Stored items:
········

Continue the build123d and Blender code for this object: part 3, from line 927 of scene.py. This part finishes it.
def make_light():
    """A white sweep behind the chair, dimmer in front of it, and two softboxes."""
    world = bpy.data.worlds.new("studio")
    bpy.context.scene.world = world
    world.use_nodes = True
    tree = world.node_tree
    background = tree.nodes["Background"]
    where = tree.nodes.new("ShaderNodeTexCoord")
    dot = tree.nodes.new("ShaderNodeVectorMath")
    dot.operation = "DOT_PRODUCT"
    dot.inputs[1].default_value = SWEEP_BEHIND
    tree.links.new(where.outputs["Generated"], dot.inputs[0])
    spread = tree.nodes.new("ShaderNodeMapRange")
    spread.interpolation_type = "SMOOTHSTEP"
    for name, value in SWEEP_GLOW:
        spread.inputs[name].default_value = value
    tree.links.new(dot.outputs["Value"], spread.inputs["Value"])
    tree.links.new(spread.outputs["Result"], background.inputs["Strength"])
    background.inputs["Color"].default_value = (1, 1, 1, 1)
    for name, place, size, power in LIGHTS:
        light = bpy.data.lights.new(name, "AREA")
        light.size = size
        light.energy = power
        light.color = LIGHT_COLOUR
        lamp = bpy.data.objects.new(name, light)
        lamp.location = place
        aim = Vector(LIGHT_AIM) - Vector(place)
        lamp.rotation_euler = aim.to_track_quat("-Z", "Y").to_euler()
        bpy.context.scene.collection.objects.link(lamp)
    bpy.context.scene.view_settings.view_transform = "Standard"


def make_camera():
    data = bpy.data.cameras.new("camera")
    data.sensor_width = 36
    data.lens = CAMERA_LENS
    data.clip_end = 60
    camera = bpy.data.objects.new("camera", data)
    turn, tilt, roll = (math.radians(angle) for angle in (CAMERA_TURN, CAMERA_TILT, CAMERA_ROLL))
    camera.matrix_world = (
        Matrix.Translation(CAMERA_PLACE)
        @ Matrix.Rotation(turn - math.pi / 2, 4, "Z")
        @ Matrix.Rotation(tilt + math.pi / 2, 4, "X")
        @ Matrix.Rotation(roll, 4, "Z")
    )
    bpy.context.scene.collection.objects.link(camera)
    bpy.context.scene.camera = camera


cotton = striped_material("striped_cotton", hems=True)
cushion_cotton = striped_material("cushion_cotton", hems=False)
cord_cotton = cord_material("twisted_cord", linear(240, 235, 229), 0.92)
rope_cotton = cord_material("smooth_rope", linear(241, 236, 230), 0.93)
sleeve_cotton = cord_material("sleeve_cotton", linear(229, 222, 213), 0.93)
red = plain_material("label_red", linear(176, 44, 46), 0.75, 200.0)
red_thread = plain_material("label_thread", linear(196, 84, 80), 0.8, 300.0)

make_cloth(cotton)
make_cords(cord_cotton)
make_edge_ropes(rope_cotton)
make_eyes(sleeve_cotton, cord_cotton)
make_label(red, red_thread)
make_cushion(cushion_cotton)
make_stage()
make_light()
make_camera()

········

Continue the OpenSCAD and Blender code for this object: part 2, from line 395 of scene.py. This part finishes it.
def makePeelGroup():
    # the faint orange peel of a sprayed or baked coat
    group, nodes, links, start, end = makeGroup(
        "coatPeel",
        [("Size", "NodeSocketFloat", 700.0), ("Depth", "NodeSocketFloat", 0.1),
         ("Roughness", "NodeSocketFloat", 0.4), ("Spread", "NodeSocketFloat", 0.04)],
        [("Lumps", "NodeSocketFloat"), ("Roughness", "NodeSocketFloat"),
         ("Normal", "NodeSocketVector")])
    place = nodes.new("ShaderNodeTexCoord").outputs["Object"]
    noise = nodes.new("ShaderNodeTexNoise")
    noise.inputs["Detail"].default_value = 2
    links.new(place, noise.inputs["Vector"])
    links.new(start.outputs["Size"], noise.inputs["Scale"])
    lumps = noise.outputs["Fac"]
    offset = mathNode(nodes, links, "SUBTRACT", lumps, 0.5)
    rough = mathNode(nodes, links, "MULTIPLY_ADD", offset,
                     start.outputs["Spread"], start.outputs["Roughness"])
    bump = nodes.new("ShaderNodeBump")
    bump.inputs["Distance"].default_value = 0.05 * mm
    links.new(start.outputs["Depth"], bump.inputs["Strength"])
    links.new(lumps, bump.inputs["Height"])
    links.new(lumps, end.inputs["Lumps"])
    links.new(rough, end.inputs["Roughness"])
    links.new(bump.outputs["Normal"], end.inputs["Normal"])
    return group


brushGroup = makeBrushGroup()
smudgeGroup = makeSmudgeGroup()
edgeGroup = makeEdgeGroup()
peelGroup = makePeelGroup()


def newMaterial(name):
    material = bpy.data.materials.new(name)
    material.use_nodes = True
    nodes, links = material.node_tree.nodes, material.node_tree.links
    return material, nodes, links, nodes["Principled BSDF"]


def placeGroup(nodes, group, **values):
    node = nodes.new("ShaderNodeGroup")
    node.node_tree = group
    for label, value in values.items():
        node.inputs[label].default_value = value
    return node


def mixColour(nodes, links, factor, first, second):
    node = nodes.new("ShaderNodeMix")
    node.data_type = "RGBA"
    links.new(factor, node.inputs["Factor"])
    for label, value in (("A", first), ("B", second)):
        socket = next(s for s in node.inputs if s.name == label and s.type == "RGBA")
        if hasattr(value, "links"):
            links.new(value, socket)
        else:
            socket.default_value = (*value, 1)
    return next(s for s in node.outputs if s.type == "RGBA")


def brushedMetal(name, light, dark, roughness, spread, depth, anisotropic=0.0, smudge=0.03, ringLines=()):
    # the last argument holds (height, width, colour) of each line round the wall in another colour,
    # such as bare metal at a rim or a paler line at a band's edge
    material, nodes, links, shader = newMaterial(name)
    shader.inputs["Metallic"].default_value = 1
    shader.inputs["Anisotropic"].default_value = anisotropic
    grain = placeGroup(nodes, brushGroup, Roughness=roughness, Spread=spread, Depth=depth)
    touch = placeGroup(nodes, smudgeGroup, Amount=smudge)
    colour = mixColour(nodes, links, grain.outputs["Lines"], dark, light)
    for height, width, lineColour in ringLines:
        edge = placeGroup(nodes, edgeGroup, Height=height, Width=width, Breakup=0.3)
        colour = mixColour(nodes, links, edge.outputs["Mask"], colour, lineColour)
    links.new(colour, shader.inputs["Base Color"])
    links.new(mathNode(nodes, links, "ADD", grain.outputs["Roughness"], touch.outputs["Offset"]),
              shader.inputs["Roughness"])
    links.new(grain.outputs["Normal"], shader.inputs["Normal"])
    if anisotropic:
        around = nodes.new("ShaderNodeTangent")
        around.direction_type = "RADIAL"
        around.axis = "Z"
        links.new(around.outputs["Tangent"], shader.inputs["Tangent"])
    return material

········

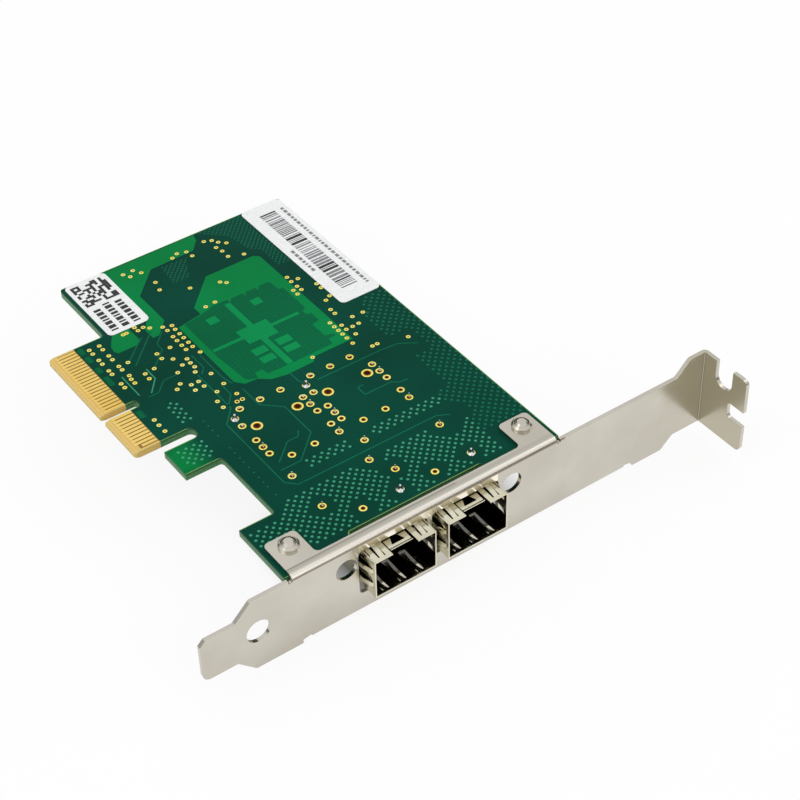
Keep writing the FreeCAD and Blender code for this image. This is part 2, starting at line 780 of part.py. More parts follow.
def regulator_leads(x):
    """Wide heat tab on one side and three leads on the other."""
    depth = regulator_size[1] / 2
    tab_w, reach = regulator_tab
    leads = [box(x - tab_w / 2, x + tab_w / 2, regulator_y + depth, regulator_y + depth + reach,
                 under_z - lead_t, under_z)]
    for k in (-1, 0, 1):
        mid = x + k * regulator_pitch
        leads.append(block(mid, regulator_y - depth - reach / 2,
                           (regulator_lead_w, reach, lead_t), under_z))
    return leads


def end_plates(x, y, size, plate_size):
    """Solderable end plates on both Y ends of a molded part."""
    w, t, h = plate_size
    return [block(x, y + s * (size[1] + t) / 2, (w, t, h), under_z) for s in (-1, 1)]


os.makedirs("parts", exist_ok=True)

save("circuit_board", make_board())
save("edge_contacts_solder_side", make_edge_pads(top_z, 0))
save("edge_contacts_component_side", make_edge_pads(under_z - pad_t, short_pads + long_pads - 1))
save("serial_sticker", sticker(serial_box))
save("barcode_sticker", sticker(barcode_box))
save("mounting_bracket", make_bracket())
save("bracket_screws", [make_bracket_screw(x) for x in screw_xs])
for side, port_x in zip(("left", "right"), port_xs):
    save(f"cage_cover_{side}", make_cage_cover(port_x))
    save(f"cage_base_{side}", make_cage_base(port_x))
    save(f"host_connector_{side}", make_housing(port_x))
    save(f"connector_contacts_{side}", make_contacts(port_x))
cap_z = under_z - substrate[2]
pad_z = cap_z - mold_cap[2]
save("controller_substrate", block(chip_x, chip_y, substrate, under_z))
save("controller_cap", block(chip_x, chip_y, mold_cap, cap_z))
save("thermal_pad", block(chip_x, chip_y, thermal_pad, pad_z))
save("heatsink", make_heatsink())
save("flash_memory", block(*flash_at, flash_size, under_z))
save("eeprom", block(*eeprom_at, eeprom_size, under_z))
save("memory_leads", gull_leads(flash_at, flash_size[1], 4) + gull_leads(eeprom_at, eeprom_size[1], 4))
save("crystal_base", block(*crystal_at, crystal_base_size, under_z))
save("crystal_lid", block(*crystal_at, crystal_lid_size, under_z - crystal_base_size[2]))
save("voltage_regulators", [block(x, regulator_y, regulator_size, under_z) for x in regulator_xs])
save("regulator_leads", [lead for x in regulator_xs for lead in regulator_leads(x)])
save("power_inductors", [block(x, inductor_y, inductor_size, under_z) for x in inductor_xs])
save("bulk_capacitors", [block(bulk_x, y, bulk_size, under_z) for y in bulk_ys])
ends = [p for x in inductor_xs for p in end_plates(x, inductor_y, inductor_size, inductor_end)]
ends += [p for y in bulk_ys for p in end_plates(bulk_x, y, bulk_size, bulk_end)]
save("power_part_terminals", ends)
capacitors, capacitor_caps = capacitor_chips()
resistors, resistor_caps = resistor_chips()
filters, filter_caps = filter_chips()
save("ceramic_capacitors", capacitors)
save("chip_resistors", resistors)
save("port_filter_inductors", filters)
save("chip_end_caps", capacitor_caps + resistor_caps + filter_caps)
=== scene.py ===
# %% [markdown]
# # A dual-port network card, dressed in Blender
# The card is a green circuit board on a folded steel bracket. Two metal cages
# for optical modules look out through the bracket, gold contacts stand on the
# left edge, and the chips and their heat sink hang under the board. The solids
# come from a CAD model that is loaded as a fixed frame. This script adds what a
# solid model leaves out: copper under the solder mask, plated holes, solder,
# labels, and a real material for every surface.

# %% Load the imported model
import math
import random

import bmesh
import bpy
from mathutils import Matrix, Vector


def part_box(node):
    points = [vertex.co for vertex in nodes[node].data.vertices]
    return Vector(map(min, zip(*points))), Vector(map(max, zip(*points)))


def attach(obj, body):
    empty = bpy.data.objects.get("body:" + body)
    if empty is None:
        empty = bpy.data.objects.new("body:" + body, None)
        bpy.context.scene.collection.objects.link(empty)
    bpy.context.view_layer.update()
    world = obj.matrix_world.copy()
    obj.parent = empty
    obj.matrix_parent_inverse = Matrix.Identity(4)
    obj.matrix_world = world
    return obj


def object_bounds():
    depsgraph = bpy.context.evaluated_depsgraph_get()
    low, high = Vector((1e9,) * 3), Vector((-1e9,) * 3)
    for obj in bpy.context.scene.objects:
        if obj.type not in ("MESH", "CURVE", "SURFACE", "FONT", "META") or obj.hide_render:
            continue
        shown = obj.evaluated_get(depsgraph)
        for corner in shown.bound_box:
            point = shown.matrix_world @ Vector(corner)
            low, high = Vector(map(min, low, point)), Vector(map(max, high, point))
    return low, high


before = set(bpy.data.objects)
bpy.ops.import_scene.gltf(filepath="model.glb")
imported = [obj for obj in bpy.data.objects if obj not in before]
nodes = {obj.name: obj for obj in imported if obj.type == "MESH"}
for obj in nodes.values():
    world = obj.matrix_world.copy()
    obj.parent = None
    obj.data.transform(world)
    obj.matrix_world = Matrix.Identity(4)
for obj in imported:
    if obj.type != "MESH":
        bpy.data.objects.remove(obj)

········

• [Problem]
Starting at the line that contains "ends = [p for", set down every line up to and including the line that contains "shown = obj.evaluated_get(depsgraph)", exactly as given, and no other line.

• [Reply to the exercise]
ends = [p for x in inductor_xs for p in end_plates(x, inductor_y, inductor_size, inductor_end)]
ends += [p for y in bulk_ys for p in end_plates(bulk_x, y, bulk_size, bulk_end)]
save("power_part_terminals", ends)
capacitors, capacitor_caps = capacitor_chips()
resistors, resistor_caps = resistor_chips()
filters, filter_caps = filter_chips()
save("ceramic_capacitors", capacitors)
save("chip_resistors", resistors)
save("port_filter_inductors", filters)
save("chip_end_caps", capacitor_caps + resistor_caps + filter_caps)
=== scene.py ===
# %% [markdown]
# # A dual-port network card, dressed in Blender
# The card is a green circuit board on a folded steel bracket. Two metal cages
# for optical modules look out through the bracket, gold contacts stand on the
# left edge, and the chips and their heat sink hang under the board. The solids
# come from a CAD model that is loaded as a fixed frame. This script adds what a
# solid model leaves out: copper under the solder mask, plated holes, solder,
# labels, and a real material for every surface.

# %% Load the imported model
import math
import random

import bmesh
import bpy
from mathutils import Matrix, Vector


def part_box(node):
    points = [vertex.co for vertex in nodes[node].data.vertices]
    return Vector(map(min, zip(*points))), Vector(map(max, zip(*points)))


def attach(obj, body):
    empty = bpy.data.objects.get("body:" + body)
    if empty is None:
        empty = bpy.data.objects.new("body:" + body, None)
        bpy.context.scene.collection.objects.link(empty)
    bpy.context.view_layer.update()
    world = obj.matrix_world.copy()
    obj.parent = empty
    obj.matrix_parent_inverse = Matrix.Identity(4)
    obj.matrix_world = world
    return obj


def object_bounds():
    depsgraph = bpy.context.evaluated_depsgraph_get()
    low, high = Vector((1e9,) * 3), Vector((-1e9,) * 3)
    for obj in bpy.context.scene.objects:
        if obj.type not in ("MESH", "CURVE", "SURFACE", "FONT", "META") or obj.hide_render:
            continue
        shown = obj.evaluated_get(depsgraph)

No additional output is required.